Nuward is often called Europe's SMR rather than specifically a French one?

Nuward is becoming European because first we have an increasing number of partnerships with different companies outside of France, especially in Europe, and because our first market will be Europe and we know better the regulations and the laws in place in Europe. We are also in a race to hire people and to have talents helping to develop the project. And so we rely on the European labour markets to do that, not only on the French labour market and so it's really an important thing for that to become a European SMR, built in Europe, designed in Europe with various European countries and companies involved.

How do you think the nuclear energy sector will look in 2060?

I love this question because of its long-term perspective but it is also a difficult question because I see many enablers to be tackled so that nuclear can play the right role in the decarbonisation trajectory.
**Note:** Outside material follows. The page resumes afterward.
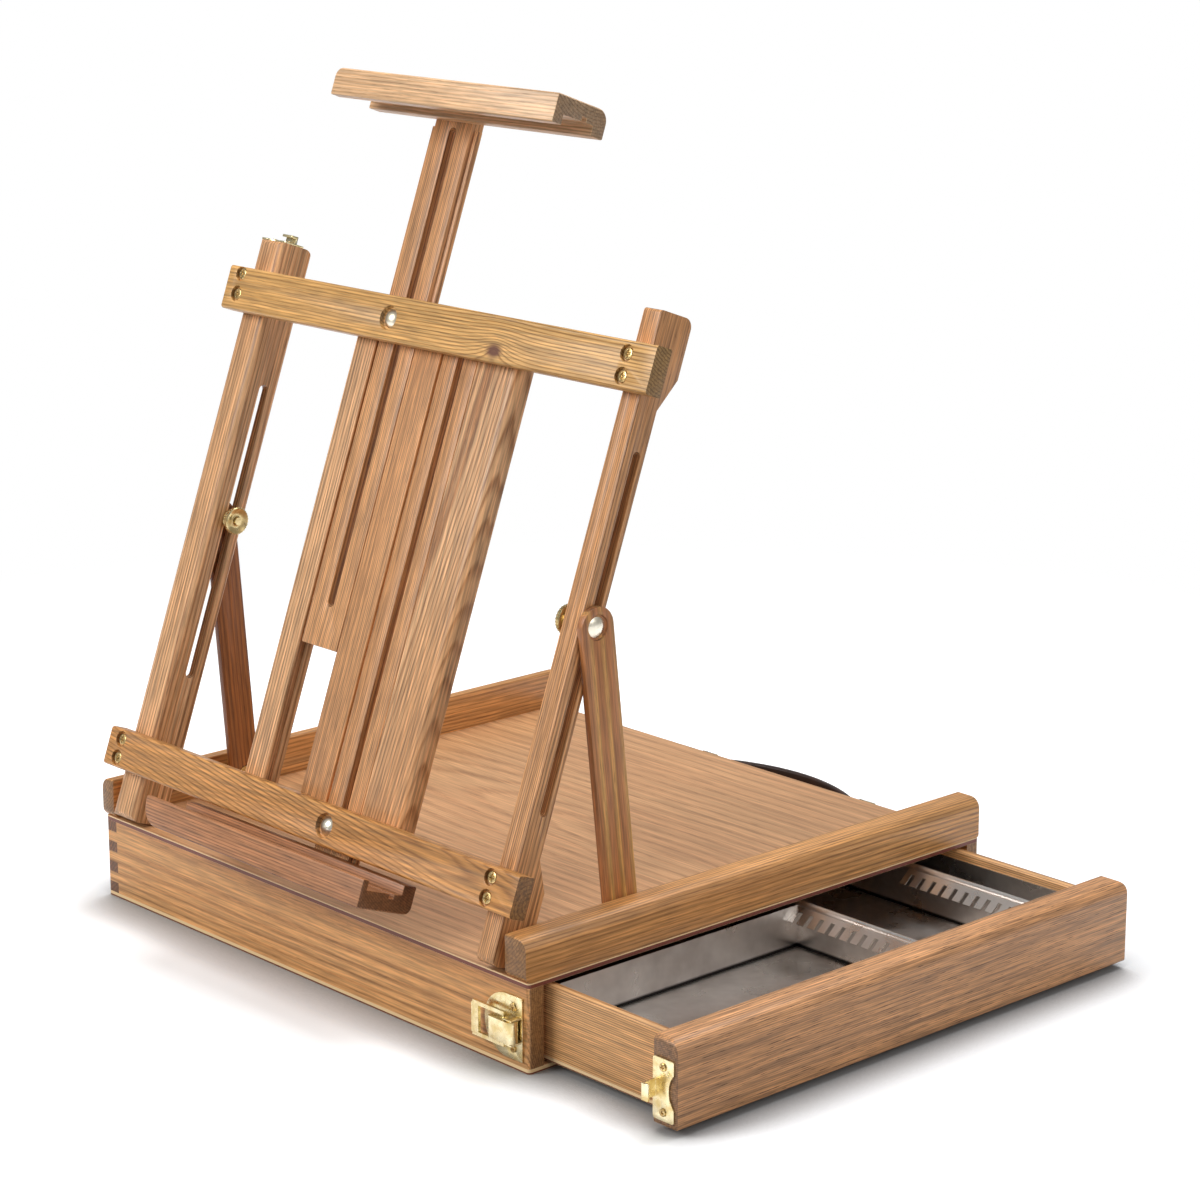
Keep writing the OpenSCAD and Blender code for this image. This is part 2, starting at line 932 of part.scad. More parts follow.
// A jaw's outline, rear face at Y = 0, its canvas channel open downwards
module jaw_side(lip, round_top) {
    difference() {
        translate([-clamp_d, 0]) rounded(clamp_d, clamp_h, [1, 1, round_top, 1]);
        translate([lip - clamp_d, -1]) square([clamp_d - lip - jaw_heel, jaw_channel + 1]);
        translate([jaw_notch_y, -1]) square([jaw_notch_w, jaw_channel + jaw_notch_h + 1]);
    }
}

module top_clamp() {
    color("BurlyWood") on_frame() translate([clamp_x, -slat_face, clamp_z]) intersection() {
        along_x(-clamp_len / 2, clamp_len / 2) jaw_side(clamp_lip, 8);
        along_y(-clamp_d, 0) translate([-clamp_len / 2, 0])
            rounded(clamp_len, clamp_h, [0, 0, 1, 6]);
    }
}

module canvas_ledge() {
    color("Peru") on_frame() translate([ledge_x, -slat_face, ledge_z]) intersection() {
        along_x(-ledge_len / 2, ledge_len / 2) translate([0, clamp_h]) mirror([0, 1])
            jaw_side(ledge_lip, 5);
        along_y(-clamp_d, 0) translate([-ledge_len / 2, 0])
            rounded(ledge_len, clamp_h, [15, 1, 0, 0]);
    }
}

// Thumb knobs

// A flange and a hub standing on the origin, with a knurled, dished disc on top
module knob() {
    knob_r = knob_d / 2;
    difference() {
        union() {
            cylinder(h = flange_h, r = flange_r);
            cylinder(h = knob_h, r = hub_r);
            translate([0, 0, knob_h - knob_t]) cylinder(h = knob_t, r = knob_r);
        }
        translate([0, 0, knob_h - dish_h + dish_r]) sphere(dish_r);
        for (i = [0 : knurl_n - 1]) rotate(i * 360 / knurl_n)
            translate([knob_r + knurl_out, 0, knob_h - knob_t - 1])
                cylinder(h = knob_t + 2, r = knurl_r);
        translate([0, 0, -1]) cylinder(h = knob_h + 2, r = shank_r + run);
    }
}

module mast_knob_upper() {
    color("Goldenrod") on_frame()
        translate([slot_high_x, slat_t - slat_face + gap, bar_high_z + bar_high_h / 2])
            rotate([-90, 0, 0]) knob();
}

module mast_knob_lower() {
    color("Goldenrod") on_frame()
        translate([slot_low_x, slat_t - slat_face + gap, bar_low_z + bar_low_h / 2])
            rotate([-90, 0, 0]) knob();
}

module clamp_knob_left() {
    color("Goldenrod") on_frame() translate([post_left_in + gap, slot_left_y, bolt_left_z])
        rotate([0, 90, 0]) knob();
}

module clamp_knob_right() {
    color("Goldenrod") on_frame() translate([post_right_in - gap, slot_right_y, bolt_right_z])
        rotate([0, -90, 0]) knob();
}

// The left clamp bolt, with a collar that fills the groove beside the stay
module clamp_bolt_left() {
    color("Goldenrod") on_frame() translate([0, slot_left_y, bolt_left_z]) {
        rod_x(gap - stay_left_in, post_left_in + gap + knob_h + stud_out, shank_r);
        rod_x(gap - stay_left_in, post_left_in - cheek_t - gap, collar_r);
    }
}

module clamp_bolt_right() {
    color("Goldenrod") on_frame() translate([0, slot_right_y, bolt_right_z])
        rod_x(post_right_in - gap - knob_h - stud_out, post_out - gap, shank_r);
}

// Stays, drawn upright from their lower pivots

module stay(inner, w, stay_lean) {
    on_stay(stay_lean) difference() {
        along_x(inner, inner + stay_t) translate([0, -w / 2]) slot_shape(w, stay_len + w);
        rod_x(inner - 1, inner + stay_t + 1, pin_r + run);
        rod_x(inner - 1, inner + stay_head_t + head_play, head_r + gap);
        translate([0, 0, stay_len]) {
            rod_x(inner - 1, inner + stay_t + 1, shank_r + slack);
            rod_x(inner + stay_t - stay_sink, inner + stay_t + 1, cup_r);
        }
    }
}

module stay_left() {
    color("Sienna") mirror([1, 0, 0]) stay(stay_left_in, stay_left_w, lean_left);
}

module stay_right() {
    color("Sienna") stay(stay_in, stay_right_w, lean_right);
}

// The bolt's head in a stay's outer face, with the stub of its shank
module stay_bolt_head(inner, stay_lean) {
    on_stay(stay_lean) translate([inner + stay_t - stay_sink, 0, stay_len]) {
        rotate([0, 90, 0]) dome(head_r, stay_head_h);
        rod_x(stay_sink + slack - stay_t, 0, shank_r);
    }
}

module stay_bolt_head_left() {
    color("Goldenrod") mirror([1, 0, 0]) stay_bolt_head(stay_left_in, lean_left);
}

module stay_bolt_head_right() {
    color("Goldenrod") stay_bolt_head(stay_in, lean_right);
}

// Latches and keepers, each drawn in its own axes

module at_drawer_latch() {
    translate([latch_x, -hy, latch_z]) children();
}

module at_frame_latch() {
    translate([frame_latch_x, hy, frame_latch_z]) rotate([0, -90, 180]) children();
}

module at_drawer_keeper() {
    translate([drawer_x + gap, 0.5 - hy, latch_z]) children();
}

module at_frame_keeper() {
    translate([frame_latch_x, keeper_z, post_len]) rotate([-90, 0, -90]) children();
}

module latch_nails(grow) {
    for (side = [-1, 1]) translate([latch_screw_x, 0, side * latch_screw_z])
        rod_y(-latch_t - 1, nail_len, nail_r + grow);
}

module keeper_nails(h, grow) {
    for (side = [-1, 1]) translate([keeper_w / 2, 0, side * (h / 2 - keeper_screw_in)])
        rod_y(-latch_t - 1, nail_len, nail_r + grow);
}

// A small screw, its head's bearing face at the origin, driven towards +Y
module plate_screw() {
    difference() {
        rotate([90, 0, 0]) dome(plate_screw_r, plate_screw_h);
        translate([-plate_screw_r, -2 * plate_screw_h, -0.3])
            cube([2 * plate_screw_r, 1.4 * plate_screw_h, 0.6]);
    }
    rod_y(0, nail_len - 0.5, nail_r);
}

module latch_screws() {
    for (side = [-1, 1]) translate([latch_screw_x, -latch_t, side * latch_screw_z])
        plate_screw();
}

module keeper_screws(h) {
    for (side = [-1, 1]) translate([keeper_w / 2, -latch_t, side * (h / 2 - keeper_screw_in)])
        plate_screw();
}

// A D-shaped plate with two lugs and the lever's pin
module latch_plate() {
    half = latch_h / 2;
    difference() {
        along_y(-latch_t, 0) intersection() {
            union() {
                translate([half - latch_w, 0]) circle(half);
                translate([half - latch_w, -half]) square([latch_w - half, latch_h]);
            }
            translate([-latch_w, -half]) square([latch_w, latch_h]);
        }
        latch_nails(slack);
    }
    for (side = [0, 1]) mirror([0, 0, side])
        span([lever_x - lug_half, -lever_y - lug_out, lever_half + gap],
            [lever_x + lug_half, -latch_t + eps, lever_half + gap + lug_t]);
    translate([lever_x, -lever_y, -lever_half - gap - eps])
        cylinder(h = 2 * (lever_half + gap + eps), r = lever_pin_r);
}

// The lever's outline in plan, round at its pin
module lever_plan() {
    translate([lever_x, -lever_y]) circle(lever_r);
    translate([lever_x - lever_len, -lever_y - lever_r])
        rounded(lever_len, 2 * lever_r - 1, [2, 0, 0, 1]);
}

module latch_lever() {
    difference() {
        translate([0, 0, -lever_half]) linear_extrude(2 * lever_half) lever_plan();
        translate([lever_x, -lever_y, -lever_half - 1])
            cylinder(h = 2 * lever_half + 2, r = lever_pin_r + run);
        translate([loop_x - 1, -lever_y, -lever_half - 1])
            cylinder(h = 2 * lever_half + 2, r = wire_r + run);
    }
}

// A flat loop whose two arms carry pins that turn in the lever's sides
module latch_loop() {
    translate([loop_x - 1, -lever_y, 0]) {
        for (side = [0, 1]) mirror([0, 0, side]) {
            translate([0, 0, lever_half - loop_tuck])
                cylinder(h = loop_half - lever_half + loop_tuck, r = wire_r);
            span([-loop_len, -wire_r, loop_half - wire_r],
                [wire_r, wire_r, loop_half - wire_r + loop_arm]);
        }
        span([-loop_len - wire_r, -wire_r, -loop_half],
            [loop_end - loop_len - wire_r, wire_r, loop_half]);
    }
}

// A plate with a hook for the loop, horned along its far edge
module keeper(h, out) {
    difference() {
        along_y(-latch_t, 0) difference() {
            translate([0, -h / 2]) rounded(keeper_w, h, [2, 1, 1, 2]);
            translate([keeper_w + h * horn_place, 0]) circle(h * horn_share);
        }
        keeper_nails(h, slack);
    }
    span([hook_x, -out, -hook_half], [hook_x + hook_t, -latch_t + eps, hook_half]);
    span([hook_x, -out - hook_t, -hook_half], [hook_x + hook_len, -out, hook_half]);
}

module drawer_latch_plate() {
    color("Gold") at_drawer_latch() latch_plate();
}

module drawer_latch_screws() {
    color("Gold") at_drawer_latch() latch_screws();
}

module drawer_latch_lever() {
    color("Gold") at_drawer_latch() latch_lever();
}

module drawer_latch_loop() {
    color("Gold") at_drawer_latch() latch_loop();
}

module frame_latch_plate() {
    color("Gold") at_frame_latch() latch_plate();
}

module frame_latch_screws() {
    color("Gold") at_frame_latch() latch_screws();
}

module frame_latch_lever() {
    color("Gold") at_frame_latch() latch_lever();
}

module frame_latch_loop() {
    color("Gold") at_frame_latch() latch_loop();
}

module drawer_keeper() {
    color("Gold") at_drawer_keeper() keeper(keeper_h, hook_out);
}

module drawer_keeper_screws() {
    color("Gold") at_drawer_keeper() keeper_screws(keeper_h);
}

module frame_keeper() {
    color("Gold") on_frame() at_frame_keeper() keeper(keeper_small_h, hook_far);
}

module frame_keeper_screws() {
    color("Gold") on_frame() at_frame_keeper() keeper_screws(keeper_small_h);
}
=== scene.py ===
"""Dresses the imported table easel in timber, brass, tinplate and leather, and lights it on a pale floor."""
import json
import logging
import math
from dataclasses import dataclass, field, replace
from enum import Enum
from functools import partial
from typing import Any, Iterable

import bmesh
import bpy
from mathutils import Matrix, Vector


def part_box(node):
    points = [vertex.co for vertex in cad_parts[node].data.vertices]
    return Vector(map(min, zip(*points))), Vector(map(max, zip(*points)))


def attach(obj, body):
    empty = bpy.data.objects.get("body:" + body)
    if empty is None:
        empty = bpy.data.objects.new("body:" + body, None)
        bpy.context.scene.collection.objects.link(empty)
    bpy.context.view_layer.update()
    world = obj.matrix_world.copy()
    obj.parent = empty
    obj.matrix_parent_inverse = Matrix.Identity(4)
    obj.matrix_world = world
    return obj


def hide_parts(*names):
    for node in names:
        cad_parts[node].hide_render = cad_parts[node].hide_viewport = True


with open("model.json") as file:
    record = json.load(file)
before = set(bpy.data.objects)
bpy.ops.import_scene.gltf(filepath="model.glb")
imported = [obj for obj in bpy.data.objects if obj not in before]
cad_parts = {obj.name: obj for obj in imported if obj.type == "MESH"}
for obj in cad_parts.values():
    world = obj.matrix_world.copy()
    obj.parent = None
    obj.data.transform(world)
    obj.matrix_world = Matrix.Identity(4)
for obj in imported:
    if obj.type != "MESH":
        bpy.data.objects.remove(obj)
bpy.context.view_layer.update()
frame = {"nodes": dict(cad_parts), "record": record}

Material, Mesh, Tree = bpy.types.Material, bpy.types.Mesh, bpy.types.NodeTree
Triple = tuple[float, float, float]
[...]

I think that the World Energy Outlook is projecting something like 820 or 830 gigawatts of nuclear in the net-zero scenario. It is achievable, I mean technically in terms of investments. But it is really difficult to achieve with no change in regulation, no change in harmonisation of safety rules. So I would say that there is probably in 2060, a large variety of technologies on the markets, both Gen III and Gen IV technologies together so that we have brought a long-term solution to used fuel off the Gen III with the Gen IV. That would be very good news and I hope we are on the road to contribute as a major lever for decarbonisation. Probably the main challenge is about skills and the amount of competencies to deliver all these projects. We have to be to to attract many people from other sectors, to hire young people in large quantities. And so it's a new era, I think, for nuclear.